The Origin of Love Locks

Italian romance novelist starts it all...

The modern-day love lock movement (some claim the idea of love locks has been around for hundreds of years) started with a teen-angst romance novel entitled I Want You, penned by Italian author Federico Moccia and published in 2006. In the book two troubled young lovers attach their padlock to the ancient Milvian Bridge (Ponte Milvio, built in 206 BCE) in Rome, then toss the key into the waters of the Tiber. And this signal romantic fictional gesture inspired the "love lock" mania that has since defaced bridges around the world.

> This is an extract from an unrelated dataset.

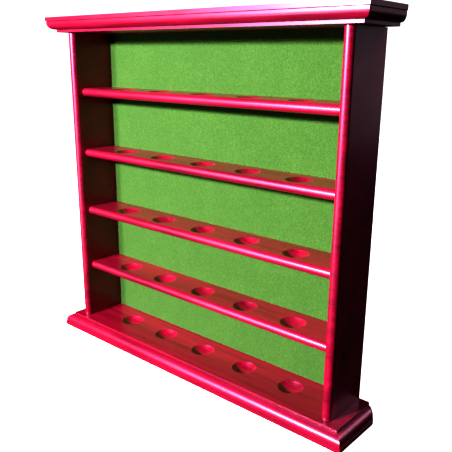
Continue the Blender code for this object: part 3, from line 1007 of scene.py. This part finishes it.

Incredibly, Mr. Moccia's "cult handbook" (considering its phenomenal influence) has never been translated into English:


The suave father of the love lock movement, Federico Mocci. You have to give this literary Lothario credit. Even middle-aged American women, some right here in Norfolk, seem to have fallen under his romantic spell:


Mr. Moccia (below, looking a bit more like his everyday self) has cashed in mightily on the trend. Movies even! He has even been an outspoken advocate for allowing love locks to remain on bridges everywhere. He told the Italian newspaper La Repubblica that he did not regret spawning the craze: “The padlocks are a symbol of love and something to be proud of. Tourists go to Ponte Milvio to see them, and I’m proud of that. In any case, better a padlock than graffiti disfiguring the walls.”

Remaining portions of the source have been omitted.